9. A method according to claim 1, whereby incomplete vaporising of the refrigerant mixture is achieved by the refrigerant mixture having a sufficiently large proportion of heavier hydrocarbons, preferably C4H10— and C5H12— hydrocarbons, depending on the selected method parameters, such as vaporising temperature and pressure.

10. A method according to claim 2, whereby incomplete vaporising of the refrigerant mixture is achieved by the refrigerant mixture having a sufficiently large proportion of heavier hydrocarbons, preferably C4H10— and C5H12— hydrocarbons, depending on the selected method parameters, such as vaporising temperature and pressure.

11. A method according to claim 2, whereby the liquid accruing from incomplete vaporising of the refrigerant mixture fractions is separated off.

12. A method according to claim 3, whereby the liquid accruing from incomplete vaporising of the refrigerant mixture fractions is separated off.

13. A method according to claim 8, whereby the liquid accruing from incomplete vaporising of the refrigerant mixture fractions is separated off.

14. A method according to claim 9, whereby the liquid accruing from incomplete vaporising of the refrigerant mixture fractions is separated off.

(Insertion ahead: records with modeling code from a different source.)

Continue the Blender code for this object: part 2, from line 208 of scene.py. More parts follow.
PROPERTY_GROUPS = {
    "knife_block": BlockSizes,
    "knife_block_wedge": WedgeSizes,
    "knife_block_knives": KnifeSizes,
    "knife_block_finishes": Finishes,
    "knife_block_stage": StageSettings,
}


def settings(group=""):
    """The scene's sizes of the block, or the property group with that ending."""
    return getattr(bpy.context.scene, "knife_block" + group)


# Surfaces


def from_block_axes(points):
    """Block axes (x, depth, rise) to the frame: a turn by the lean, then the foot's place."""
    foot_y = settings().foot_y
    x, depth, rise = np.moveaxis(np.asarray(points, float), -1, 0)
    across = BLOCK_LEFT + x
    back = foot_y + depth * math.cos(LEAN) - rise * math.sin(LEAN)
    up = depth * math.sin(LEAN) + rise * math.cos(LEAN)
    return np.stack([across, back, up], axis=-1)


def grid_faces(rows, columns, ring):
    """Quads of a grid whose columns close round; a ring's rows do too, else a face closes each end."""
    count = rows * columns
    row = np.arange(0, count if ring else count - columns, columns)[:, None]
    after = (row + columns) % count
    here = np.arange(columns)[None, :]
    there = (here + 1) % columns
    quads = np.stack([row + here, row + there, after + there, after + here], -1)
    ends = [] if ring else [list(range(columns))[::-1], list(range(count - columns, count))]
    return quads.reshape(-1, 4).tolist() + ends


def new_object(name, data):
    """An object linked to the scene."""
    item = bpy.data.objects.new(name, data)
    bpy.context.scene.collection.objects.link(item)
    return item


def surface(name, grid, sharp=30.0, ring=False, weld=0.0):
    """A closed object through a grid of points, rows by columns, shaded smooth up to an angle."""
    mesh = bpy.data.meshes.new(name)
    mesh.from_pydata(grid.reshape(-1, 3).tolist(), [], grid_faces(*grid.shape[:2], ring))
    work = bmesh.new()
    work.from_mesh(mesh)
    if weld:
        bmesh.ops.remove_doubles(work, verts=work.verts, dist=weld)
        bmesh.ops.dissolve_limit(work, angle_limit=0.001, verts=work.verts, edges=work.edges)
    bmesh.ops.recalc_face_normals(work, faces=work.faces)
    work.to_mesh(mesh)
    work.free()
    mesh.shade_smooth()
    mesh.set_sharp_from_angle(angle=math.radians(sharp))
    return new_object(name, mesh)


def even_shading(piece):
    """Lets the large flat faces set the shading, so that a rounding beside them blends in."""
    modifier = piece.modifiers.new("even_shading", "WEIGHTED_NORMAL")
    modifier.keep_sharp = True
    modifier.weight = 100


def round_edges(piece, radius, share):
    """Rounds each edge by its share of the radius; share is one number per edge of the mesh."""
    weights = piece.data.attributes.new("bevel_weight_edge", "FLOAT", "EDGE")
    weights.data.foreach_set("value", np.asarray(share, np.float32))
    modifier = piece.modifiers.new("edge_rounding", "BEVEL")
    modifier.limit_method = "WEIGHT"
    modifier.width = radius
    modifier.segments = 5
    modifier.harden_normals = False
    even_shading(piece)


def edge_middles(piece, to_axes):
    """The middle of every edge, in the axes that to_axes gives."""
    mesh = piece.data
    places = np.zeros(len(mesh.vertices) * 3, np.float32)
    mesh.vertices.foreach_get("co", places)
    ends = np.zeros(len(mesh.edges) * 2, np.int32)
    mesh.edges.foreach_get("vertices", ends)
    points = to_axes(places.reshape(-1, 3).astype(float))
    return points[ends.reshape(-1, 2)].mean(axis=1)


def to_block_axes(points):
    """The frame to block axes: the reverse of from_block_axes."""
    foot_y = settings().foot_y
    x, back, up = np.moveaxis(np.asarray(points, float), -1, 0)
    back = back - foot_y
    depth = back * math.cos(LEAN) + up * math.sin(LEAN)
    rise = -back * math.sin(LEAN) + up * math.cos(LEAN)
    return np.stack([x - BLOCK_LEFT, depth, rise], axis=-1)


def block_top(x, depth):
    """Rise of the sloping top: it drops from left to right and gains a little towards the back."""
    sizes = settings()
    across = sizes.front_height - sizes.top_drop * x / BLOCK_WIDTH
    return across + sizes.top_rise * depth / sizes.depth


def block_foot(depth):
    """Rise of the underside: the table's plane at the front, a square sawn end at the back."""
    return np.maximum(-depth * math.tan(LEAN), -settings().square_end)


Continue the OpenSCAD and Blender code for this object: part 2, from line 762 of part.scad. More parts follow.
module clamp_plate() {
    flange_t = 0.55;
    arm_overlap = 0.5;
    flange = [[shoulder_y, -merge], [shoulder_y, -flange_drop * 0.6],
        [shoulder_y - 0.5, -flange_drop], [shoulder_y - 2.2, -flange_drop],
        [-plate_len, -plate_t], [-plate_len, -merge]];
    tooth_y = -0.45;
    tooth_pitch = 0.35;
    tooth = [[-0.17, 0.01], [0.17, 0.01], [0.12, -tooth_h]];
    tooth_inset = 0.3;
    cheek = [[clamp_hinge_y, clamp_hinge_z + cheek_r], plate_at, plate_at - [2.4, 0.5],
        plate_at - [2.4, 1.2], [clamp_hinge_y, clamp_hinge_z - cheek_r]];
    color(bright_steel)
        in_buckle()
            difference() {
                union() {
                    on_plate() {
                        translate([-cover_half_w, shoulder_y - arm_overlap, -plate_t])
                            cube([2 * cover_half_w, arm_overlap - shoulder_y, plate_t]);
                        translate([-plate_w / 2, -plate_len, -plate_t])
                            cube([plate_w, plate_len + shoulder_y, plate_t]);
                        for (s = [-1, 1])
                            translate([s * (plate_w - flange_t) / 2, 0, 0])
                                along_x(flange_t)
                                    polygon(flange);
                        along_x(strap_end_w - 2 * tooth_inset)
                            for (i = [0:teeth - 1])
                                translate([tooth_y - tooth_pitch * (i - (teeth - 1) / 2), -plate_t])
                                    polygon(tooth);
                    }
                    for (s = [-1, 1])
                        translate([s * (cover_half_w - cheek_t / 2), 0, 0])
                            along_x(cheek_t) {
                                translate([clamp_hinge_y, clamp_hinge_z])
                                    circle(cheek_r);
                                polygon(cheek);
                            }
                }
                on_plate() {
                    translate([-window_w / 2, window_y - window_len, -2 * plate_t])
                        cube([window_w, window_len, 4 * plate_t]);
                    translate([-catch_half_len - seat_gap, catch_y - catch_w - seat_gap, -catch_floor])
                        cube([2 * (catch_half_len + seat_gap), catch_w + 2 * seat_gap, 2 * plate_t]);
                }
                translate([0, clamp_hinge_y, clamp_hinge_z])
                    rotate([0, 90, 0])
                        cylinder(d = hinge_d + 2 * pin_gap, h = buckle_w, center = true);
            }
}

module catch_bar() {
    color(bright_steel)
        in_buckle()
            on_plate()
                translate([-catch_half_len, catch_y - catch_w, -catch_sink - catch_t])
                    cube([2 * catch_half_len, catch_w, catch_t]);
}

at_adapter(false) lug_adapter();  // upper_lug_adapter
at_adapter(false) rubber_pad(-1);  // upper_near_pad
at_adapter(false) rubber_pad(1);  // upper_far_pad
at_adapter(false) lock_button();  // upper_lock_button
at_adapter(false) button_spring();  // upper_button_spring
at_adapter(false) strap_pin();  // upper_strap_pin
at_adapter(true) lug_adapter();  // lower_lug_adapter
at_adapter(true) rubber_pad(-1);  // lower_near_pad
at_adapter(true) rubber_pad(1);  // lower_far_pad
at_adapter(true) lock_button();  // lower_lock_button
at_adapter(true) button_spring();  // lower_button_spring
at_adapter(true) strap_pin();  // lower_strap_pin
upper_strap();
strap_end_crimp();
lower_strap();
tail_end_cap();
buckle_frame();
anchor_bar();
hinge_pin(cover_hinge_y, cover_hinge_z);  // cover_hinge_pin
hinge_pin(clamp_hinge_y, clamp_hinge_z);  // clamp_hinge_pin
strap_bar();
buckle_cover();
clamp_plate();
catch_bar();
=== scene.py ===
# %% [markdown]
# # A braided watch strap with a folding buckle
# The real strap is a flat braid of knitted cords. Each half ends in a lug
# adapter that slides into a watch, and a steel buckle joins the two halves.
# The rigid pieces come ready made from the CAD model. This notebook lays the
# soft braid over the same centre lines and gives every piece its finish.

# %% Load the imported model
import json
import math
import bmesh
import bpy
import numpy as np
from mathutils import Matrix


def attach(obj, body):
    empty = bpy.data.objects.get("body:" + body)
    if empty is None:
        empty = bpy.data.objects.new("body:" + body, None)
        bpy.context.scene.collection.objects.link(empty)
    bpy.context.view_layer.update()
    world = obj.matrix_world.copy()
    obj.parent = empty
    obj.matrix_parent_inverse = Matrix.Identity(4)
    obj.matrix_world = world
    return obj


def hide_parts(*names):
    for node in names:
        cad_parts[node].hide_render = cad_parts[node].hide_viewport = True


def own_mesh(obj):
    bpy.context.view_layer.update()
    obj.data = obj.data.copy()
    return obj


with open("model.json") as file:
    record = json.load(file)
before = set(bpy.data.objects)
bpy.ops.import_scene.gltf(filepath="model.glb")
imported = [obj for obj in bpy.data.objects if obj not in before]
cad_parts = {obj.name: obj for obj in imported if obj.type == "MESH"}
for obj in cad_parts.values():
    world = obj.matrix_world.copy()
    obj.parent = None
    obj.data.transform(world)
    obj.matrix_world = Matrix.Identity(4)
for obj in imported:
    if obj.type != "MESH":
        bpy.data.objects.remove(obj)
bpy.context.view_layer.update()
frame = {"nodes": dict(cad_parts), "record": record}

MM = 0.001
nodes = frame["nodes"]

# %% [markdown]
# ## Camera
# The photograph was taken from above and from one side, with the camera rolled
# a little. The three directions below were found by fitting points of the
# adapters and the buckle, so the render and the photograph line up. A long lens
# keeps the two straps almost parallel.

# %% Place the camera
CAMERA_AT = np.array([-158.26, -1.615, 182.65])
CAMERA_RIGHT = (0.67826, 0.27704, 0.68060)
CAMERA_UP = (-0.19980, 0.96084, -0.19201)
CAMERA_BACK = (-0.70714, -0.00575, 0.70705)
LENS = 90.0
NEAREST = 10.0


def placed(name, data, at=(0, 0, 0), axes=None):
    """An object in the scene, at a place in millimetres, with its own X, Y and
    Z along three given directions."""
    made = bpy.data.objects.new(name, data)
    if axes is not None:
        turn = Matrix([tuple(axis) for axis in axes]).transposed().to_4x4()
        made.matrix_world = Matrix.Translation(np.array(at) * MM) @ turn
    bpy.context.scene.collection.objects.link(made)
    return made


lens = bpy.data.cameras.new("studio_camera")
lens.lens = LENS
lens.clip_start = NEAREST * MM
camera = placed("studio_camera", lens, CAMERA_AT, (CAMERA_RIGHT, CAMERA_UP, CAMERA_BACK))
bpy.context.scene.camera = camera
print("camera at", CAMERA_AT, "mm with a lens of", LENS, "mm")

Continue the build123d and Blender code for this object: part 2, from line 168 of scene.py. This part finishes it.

15. A method according to claim 10, whereby the liquid accruing from incomplete vaporising of the refrigerant mixture fractions is separated off.

16. A method according to claim 11, whereby the separated resulting liquid is forwarded to a suitable supply point inside the refrigerant mixture circuit.

17. A method according to claim 12, whereby the separated resulting liquid is forwarded to a suitable supply point inside the refrigerant mixture circuit.

18. A method according to claim 13, whereby the separated resulting liquid is forwarded to a suitable supply point inside the refrigerant mixture circuit.

19. A method according to claim 14, whereby the separated resulting liquid is forwarded to a suitable supply point inside the refrigerant mixture circuit.

20. A method according to claim 15, whereby the separated resulting liquid is forwarded to a suitable supply point inside the refrigerant mixture circuit.